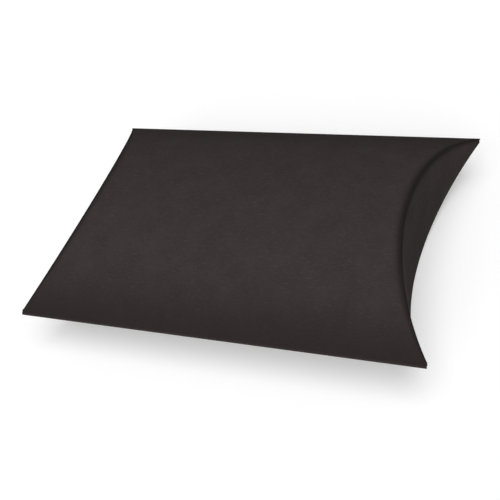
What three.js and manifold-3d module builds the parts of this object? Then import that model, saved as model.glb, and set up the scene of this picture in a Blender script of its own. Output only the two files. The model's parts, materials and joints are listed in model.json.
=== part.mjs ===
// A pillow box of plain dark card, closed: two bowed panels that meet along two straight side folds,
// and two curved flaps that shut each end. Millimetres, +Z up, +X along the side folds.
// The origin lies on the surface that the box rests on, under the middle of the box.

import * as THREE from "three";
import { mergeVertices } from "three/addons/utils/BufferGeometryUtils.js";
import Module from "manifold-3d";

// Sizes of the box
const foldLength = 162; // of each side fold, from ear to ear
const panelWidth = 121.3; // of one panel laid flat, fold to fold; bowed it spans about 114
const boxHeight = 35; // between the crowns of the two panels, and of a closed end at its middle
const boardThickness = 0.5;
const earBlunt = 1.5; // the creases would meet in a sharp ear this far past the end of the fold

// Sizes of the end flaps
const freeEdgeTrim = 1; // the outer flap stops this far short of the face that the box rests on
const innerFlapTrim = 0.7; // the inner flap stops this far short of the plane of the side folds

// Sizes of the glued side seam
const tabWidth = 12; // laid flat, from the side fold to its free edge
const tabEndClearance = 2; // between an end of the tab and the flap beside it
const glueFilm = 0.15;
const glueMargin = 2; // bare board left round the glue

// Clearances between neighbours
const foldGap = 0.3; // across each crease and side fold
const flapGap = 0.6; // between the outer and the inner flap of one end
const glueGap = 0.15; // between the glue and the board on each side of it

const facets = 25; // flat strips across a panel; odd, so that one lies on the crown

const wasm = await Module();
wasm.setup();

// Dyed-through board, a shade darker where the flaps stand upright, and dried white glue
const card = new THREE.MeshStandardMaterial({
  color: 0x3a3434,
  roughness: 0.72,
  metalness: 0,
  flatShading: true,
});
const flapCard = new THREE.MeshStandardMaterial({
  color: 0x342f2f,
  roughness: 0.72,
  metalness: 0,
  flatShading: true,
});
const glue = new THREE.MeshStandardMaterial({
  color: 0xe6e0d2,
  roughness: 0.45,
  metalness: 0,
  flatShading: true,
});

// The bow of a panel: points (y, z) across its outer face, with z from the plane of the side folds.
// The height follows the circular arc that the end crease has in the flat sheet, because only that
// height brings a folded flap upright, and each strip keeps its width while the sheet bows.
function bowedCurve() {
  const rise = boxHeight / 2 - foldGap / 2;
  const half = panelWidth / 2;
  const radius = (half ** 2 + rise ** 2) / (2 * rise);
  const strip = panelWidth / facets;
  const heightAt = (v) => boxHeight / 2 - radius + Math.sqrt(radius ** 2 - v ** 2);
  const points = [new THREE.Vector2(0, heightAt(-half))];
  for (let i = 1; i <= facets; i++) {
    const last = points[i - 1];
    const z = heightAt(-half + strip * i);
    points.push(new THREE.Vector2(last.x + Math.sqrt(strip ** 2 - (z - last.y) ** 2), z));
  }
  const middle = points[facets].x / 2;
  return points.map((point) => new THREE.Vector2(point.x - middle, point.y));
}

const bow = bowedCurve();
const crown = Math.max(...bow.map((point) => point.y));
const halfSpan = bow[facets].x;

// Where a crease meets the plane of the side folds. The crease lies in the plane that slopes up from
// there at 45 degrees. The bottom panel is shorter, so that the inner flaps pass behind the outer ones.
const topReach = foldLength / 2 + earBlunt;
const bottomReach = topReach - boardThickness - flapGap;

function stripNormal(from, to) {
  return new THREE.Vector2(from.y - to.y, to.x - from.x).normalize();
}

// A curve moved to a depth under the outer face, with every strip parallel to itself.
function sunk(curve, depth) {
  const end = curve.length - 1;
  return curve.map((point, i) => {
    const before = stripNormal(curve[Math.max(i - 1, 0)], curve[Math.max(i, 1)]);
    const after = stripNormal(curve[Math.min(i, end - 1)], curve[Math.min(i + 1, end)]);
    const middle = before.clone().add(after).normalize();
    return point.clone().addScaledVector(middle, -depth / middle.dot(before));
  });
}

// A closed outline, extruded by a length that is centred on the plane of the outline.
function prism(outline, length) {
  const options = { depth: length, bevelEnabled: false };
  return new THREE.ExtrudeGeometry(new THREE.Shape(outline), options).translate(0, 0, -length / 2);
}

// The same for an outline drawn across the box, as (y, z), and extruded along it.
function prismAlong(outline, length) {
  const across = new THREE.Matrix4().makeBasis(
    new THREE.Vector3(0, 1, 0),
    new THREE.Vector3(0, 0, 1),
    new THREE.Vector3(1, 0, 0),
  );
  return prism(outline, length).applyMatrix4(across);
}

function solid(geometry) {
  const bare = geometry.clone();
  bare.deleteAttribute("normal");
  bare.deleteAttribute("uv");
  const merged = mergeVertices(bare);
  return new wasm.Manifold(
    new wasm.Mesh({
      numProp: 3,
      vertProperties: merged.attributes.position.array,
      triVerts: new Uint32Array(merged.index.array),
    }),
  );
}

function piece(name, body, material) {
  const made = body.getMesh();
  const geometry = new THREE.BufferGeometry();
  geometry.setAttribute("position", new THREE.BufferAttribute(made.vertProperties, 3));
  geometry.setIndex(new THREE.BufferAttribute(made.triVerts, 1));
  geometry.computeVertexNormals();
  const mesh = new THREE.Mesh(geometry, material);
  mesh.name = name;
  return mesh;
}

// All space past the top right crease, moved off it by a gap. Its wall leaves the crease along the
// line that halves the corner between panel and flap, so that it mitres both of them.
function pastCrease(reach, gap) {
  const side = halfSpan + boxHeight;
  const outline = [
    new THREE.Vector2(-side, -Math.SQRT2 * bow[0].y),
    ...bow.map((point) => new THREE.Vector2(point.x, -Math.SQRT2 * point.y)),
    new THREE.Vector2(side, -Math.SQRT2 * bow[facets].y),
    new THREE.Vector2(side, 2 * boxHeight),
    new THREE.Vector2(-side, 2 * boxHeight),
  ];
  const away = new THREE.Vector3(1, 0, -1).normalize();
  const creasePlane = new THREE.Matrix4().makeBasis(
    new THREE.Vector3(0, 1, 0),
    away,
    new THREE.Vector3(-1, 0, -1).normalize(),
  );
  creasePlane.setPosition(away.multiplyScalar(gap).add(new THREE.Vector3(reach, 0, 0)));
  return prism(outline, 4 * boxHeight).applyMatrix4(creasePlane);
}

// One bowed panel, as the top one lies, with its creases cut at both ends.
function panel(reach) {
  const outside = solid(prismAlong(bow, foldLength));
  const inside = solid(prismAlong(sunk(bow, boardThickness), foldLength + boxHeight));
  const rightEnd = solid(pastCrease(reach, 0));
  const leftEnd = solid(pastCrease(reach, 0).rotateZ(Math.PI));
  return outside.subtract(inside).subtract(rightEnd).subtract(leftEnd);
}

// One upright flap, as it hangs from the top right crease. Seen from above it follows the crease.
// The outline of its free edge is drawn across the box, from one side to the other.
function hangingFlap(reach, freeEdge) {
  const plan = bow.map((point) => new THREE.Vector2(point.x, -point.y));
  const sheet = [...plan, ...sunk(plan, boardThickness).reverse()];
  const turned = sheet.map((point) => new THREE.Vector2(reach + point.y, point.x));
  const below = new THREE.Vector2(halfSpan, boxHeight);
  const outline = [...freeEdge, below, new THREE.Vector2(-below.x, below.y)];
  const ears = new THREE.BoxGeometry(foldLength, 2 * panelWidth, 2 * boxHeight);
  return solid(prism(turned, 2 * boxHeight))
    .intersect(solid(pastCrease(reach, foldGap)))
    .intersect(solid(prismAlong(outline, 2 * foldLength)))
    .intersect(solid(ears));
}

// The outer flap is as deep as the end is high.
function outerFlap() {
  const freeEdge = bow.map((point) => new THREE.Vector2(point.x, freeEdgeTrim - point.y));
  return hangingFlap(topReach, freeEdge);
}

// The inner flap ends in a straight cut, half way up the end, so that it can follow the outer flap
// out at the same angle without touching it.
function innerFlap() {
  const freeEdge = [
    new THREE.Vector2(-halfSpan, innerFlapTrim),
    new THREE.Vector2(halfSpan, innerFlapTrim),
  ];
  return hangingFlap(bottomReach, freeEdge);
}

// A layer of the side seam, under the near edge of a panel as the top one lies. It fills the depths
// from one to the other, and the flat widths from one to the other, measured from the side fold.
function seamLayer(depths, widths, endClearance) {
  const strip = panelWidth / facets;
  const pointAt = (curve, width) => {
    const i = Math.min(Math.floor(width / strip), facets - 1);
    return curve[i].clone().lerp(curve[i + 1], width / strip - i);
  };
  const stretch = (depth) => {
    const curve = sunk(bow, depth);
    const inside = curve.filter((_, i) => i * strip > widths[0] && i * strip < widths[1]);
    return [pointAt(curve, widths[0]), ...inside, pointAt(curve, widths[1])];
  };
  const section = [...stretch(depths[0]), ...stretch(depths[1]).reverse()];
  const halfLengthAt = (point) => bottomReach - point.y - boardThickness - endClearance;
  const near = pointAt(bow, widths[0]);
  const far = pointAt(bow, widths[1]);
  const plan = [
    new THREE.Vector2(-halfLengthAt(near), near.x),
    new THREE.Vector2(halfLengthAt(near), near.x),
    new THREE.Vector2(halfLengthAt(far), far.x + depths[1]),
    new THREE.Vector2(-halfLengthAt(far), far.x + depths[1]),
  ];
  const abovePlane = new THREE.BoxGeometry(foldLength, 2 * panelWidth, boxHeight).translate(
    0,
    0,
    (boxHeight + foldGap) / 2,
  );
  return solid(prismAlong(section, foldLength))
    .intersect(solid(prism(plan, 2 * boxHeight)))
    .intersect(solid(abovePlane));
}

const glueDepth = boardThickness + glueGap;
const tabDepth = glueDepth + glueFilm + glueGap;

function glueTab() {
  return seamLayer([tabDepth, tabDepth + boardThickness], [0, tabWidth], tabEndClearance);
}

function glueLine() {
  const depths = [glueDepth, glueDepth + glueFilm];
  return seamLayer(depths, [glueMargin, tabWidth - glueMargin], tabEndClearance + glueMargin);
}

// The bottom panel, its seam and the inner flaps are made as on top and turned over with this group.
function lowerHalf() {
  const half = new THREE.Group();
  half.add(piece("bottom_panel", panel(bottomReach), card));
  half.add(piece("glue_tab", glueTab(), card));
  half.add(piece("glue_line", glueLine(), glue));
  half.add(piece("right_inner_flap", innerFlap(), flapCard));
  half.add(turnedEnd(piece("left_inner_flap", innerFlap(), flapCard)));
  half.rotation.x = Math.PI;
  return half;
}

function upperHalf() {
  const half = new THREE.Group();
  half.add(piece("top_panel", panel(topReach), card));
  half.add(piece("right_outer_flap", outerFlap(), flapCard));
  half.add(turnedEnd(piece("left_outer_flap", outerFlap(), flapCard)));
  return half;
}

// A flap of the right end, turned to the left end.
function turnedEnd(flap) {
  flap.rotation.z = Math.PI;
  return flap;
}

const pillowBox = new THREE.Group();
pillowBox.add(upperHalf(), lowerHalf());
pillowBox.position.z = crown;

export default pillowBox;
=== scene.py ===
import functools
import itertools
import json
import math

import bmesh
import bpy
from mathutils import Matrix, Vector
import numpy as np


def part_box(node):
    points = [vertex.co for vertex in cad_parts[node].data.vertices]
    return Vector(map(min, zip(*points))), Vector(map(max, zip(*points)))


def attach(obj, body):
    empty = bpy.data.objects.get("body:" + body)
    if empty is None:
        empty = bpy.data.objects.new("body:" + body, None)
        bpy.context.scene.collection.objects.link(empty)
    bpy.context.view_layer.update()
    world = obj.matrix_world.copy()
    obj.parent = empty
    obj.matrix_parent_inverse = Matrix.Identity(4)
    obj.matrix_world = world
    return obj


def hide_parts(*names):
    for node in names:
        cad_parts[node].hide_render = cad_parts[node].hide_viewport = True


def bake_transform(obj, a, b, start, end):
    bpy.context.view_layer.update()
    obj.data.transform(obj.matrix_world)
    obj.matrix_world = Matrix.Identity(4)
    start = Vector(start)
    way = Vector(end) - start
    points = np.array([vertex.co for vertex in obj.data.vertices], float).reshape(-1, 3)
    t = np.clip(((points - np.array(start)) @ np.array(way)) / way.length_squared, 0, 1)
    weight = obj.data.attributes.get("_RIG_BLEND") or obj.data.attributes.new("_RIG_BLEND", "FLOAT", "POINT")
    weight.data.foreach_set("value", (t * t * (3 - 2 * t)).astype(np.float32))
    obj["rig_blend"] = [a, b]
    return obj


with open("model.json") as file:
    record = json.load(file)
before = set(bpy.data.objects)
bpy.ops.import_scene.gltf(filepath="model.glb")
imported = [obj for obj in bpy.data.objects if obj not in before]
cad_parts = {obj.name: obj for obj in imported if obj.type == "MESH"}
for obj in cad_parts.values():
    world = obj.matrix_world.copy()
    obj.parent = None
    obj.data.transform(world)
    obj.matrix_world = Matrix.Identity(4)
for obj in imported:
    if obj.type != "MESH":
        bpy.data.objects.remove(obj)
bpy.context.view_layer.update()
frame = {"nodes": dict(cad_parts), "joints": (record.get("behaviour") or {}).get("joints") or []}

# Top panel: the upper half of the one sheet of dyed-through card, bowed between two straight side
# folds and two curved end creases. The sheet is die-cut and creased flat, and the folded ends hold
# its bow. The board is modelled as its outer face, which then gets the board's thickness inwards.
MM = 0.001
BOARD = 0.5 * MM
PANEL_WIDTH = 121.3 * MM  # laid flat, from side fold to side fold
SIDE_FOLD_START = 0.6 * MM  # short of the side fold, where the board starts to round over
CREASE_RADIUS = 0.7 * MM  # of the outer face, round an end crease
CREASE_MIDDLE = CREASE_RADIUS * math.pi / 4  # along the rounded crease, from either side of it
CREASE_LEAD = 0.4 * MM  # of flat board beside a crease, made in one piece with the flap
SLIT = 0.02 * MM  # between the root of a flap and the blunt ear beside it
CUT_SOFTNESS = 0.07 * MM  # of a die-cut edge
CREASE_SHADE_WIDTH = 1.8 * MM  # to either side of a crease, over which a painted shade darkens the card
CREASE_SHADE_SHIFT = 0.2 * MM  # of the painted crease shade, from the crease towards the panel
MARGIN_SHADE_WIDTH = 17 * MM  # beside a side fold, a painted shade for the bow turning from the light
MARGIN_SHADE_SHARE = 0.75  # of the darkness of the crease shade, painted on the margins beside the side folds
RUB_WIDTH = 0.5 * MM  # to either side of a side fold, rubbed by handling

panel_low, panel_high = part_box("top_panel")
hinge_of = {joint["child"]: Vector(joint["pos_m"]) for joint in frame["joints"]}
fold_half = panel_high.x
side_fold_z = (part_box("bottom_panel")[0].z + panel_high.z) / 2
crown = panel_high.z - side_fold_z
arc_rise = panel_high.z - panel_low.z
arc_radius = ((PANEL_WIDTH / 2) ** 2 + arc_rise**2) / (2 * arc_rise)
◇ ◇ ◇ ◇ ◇
What you return should be the lines from the start of the data through the line with "import Module from", quoted exactly and nothing more.

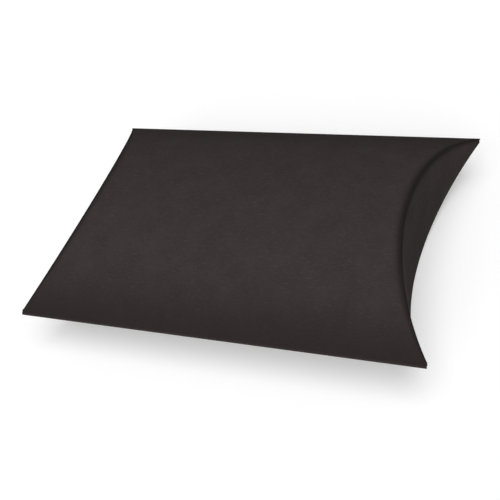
What three.js and manifold-3d module builds the parts of this object? Then import that model, saved as model.glb, and set up the scene of this picture in a Blender script of its own. Output only the two files. The model's parts, materials and joints are listed in model.json.
=== part.mjs ===
// A pillow box of plain dark card, closed: two bowed panels that meet along two straight side folds,
// and two curved flaps that shut each end. Millimetres, +Z up, +X along the side folds.
// The origin lies on the surface that the box rests on, under the middle of the box.

import * as THREE from "three";
import { mergeVertices } from "three/addons/utils/BufferGeometryUtils.js";
import Module from "manifold-3d";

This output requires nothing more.